Outside the court today, Dr Brown said Forestry Tasmania had not put out proper signage about its logging in the forest, had not lawfully asked people to leave these public forests, and had then imposed on police to apply undue bail conditions which precluded arrestees from going back into forests all over Tasmania.

The Magistrates Court has now ruled that those conditions were unacceptable. It is likely that dozens of other people arrested in the forests in recent times will similarly have their charges dropped.

Incompetence and destruction

‘Forestry Tasmania brought in the police, at public expense, but the whole effort was wasted because of its own incompetence,’ said Bob Brown.

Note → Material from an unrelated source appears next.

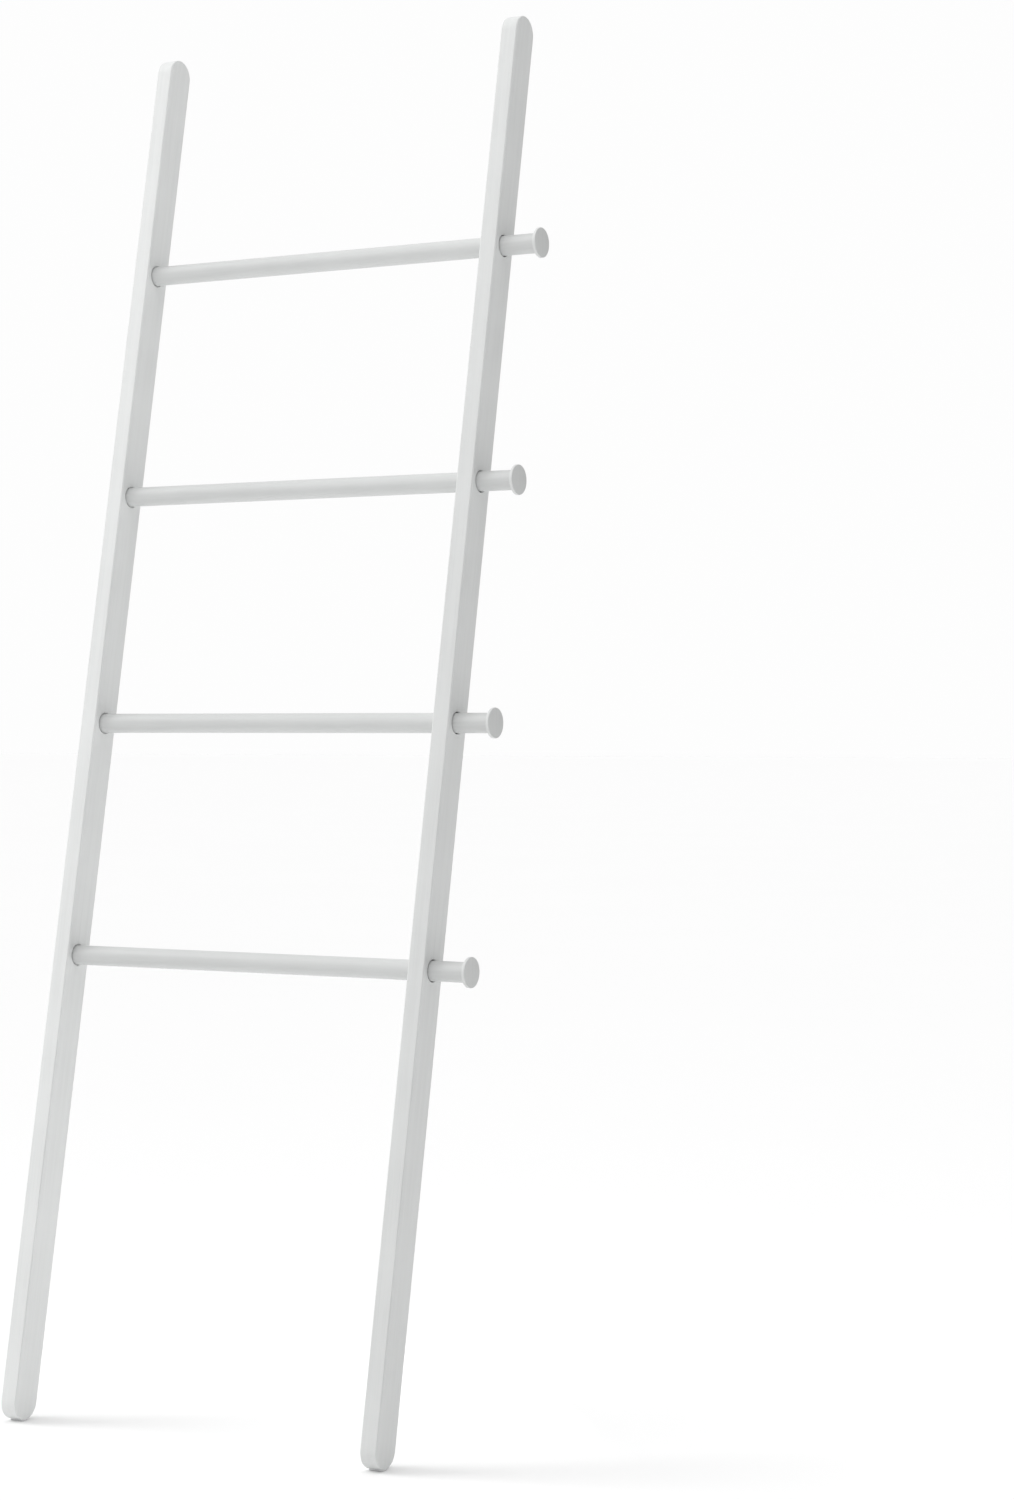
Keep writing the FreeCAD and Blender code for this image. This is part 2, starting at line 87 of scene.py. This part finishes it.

‘The sooner this hollowed-out and unwanted bureaucracy is closed down, as has happened in Western Australia and Victoria, the better for all concerned. Native forest logging will grind to a halt in Tasmania and the state government and opposition should wave it off sooner, not later,’ he said.

‘My immediate concern is that Forestry Tasmania is also covering up the destruction of two giant trees which were cut down and exported although they were outside the logging boundary in the Styx.

‘Surely Forestry Tasmania should be charged with that crime? One of the trees was approaching four metres in diameter. Premier Rockliff needs to explain this travesty.

‘It is also clear that Ali Alishah needlessly spent three months in Risdon, at public expense. Had he not pleaded guilty the charges against him would have been dropped as well. The Premier should recompense Alishah for wrongful imprisonment,’ said Bob Brown.